The hosts' best chance fell to Divock Origi later in the half, although he might have had any goal chalked off for offside, when he screwed a shot across the area searching for the far corner but Jordan Pickford palmed it wide at full stretch.

Morgan Schneiderlin swept a decent chance to test Adrian from 20 yards over after Djibril Sidibé's lay-off following a corner but that was as close as Everton would come to threatening Liverpool's goal until substitute Moise Kean sliced a volley over the bar in injury-time.

In between, Liverpool's raw side, bolstered by the introduction of the more experienced Alex Oxlade-Chamberlain, simply grew in confidence as Everton's weak showing spurred them on and, after Pickford had been forced to save from Williams and then push a long-range Origi shot away, Williams scored the winner.

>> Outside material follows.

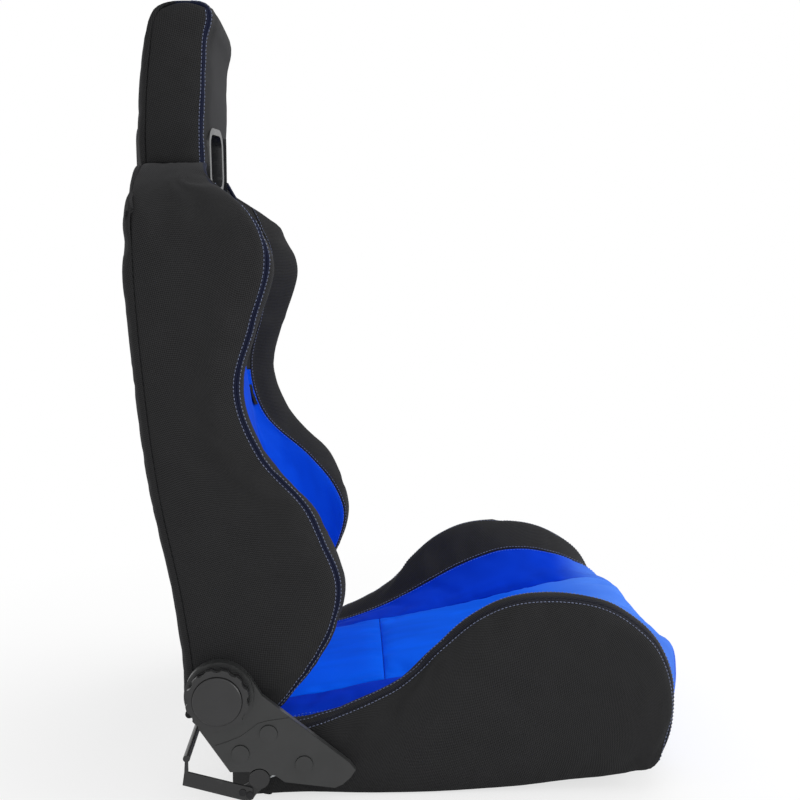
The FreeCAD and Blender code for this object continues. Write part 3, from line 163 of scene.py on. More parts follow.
# Finishes
@dataclass(frozen=True)
class WovenPolyester:
    """Twill-woven polyester seat cloth: short raised threads in diagonal steps, with a faint dry sheen.

    The real thread is about 0.6 mm. It is drawn more than five times coarser, so that it shows.
    """

    name: str
    thread: str
    gap: str
    tint: str
    thread_mm: float = 3.4
    fuzz_mm: float = 2.2
    slub_mm: float = 38.0
    relief_mm: float = 0.22
    roughness: float = 0.88
    sheen: float = 0.05

    def make(self) -> bpy.types.Material:
        """Build the material on the panel's cloth coordinates, whose unit is the metre.

        Returns:
            The finished material.
        """
        material, tree, shader = new_material(self.name)
        cloth = add(tree, "UVMap", uv_map="cloth").outputs[0]
        place = add(tree, "SeparateXYZ", {0: cloth}).outputs
        turns = 2 * math.pi / (self.thread_mm * MM)
        across = add(tree, "Math", {0: place[0], 1: turns}, operation="MULTIPLY").outputs[0]
        along = add(tree, "Math", {0: place[1], 1: turns}, operation="MULTIPLY").outputs[0]
        threads = []
        for straight, aslant, slant in ((across, along, 0.5), (along, across, -0.5)):
            diagonal = add(tree, "Math", {0: aslant, 1: slant, 2: straight}, operation="MULTIPLY_ADD")
            threads.append(add(tree, "Math", {0: diagonal.outputs[0]}, operation="SINE").outputs[0])
        crossings = add(tree, "Math", {0: threads[0], 1: threads[1]}, operation="MULTIPLY").outputs[0]
        weave = add(tree, "Math", {0: crossings, 1: 0.5, 2: 0.5}, operation="MULTIPLY_ADD").outputs[0]
        fuzz = add(tree, "TexNoise", {"Vector": cloth, "Scale": 1 / (self.fuzz_mm * MM), "Detail": 3.0,
                                      "Roughness": 0.7}).outputs["Fac"]
        slub = add(tree, "TexNoise", {"Vector": cloth, "Scale": 1 / (self.slub_mm * MM),
                                      "Detail": 2.0}).outputs["Fac"]
        height = add(tree, "Math", {0: fuzz, 1: 0.6, 2: weave}, operation="MULTIPLY_ADD").outputs[0]
        thinned_fuzz = add(tree, "Math", {0: fuzz, 1: 0.4}, operation="MULTIPLY").outputs[0]
        blended = add(tree, "Math", {0: weave, 1: 0.6, 2: thinned_fuzz}, operation="MULTIPLY_ADD").outputs[0]
        shade = add(tree, "MapRange", {0: blended, 1: 0.18, 2: 0.8}).outputs[0]
        woven = add(tree, "Mix", {0: shade, 6: self.gap, 7: self.thread}, data_type="RGBA").outputs[2]
        wear = add(tree, "Math", {0: slub, 1: 0.35}, operation="MULTIPLY").outputs[0]
        worn = add(tree, "Mix", {0: wear, 6: woven, 7: self.thread}, data_type="RGBA").outputs[2]
        seam = add(tree, "Attribute", attribute_name="seam_tint").outputs["Fac"]
        dyed = add(tree, "Mix", {0: seam, 6: worn, 7: self.tint}, data_type="RGBA").outputs[2]
        bump = add(tree, "Bump", {"Strength": 0.5, "Distance": self.relief_mm * MM, "Height": height})
        feed(tree, shader, {"Base Color": dyed, "Normal": bump.outputs[0], "Roughness": self.roughness,
                            "Specular IOR Level": 0.12, "Sheen Weight": self.sheen, "Sheen Roughness": 0.45,
                            "Sheen Tint": "#8a8d95"})
        return material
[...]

Collecting the ball following strong work by Origi just inside the Blues' box, the youngster picked his spot with a curling effort that clipped the underside of the crossbar and bounced in past Pickford's fingertips.

Oxlade-Chamberlain prompted another low save from Pickford but the one goal was all that was needed in the face of a pitiful second-half display from Everton who were condemned to their second Merseyside derby cup defeat on this ground in the space of three years.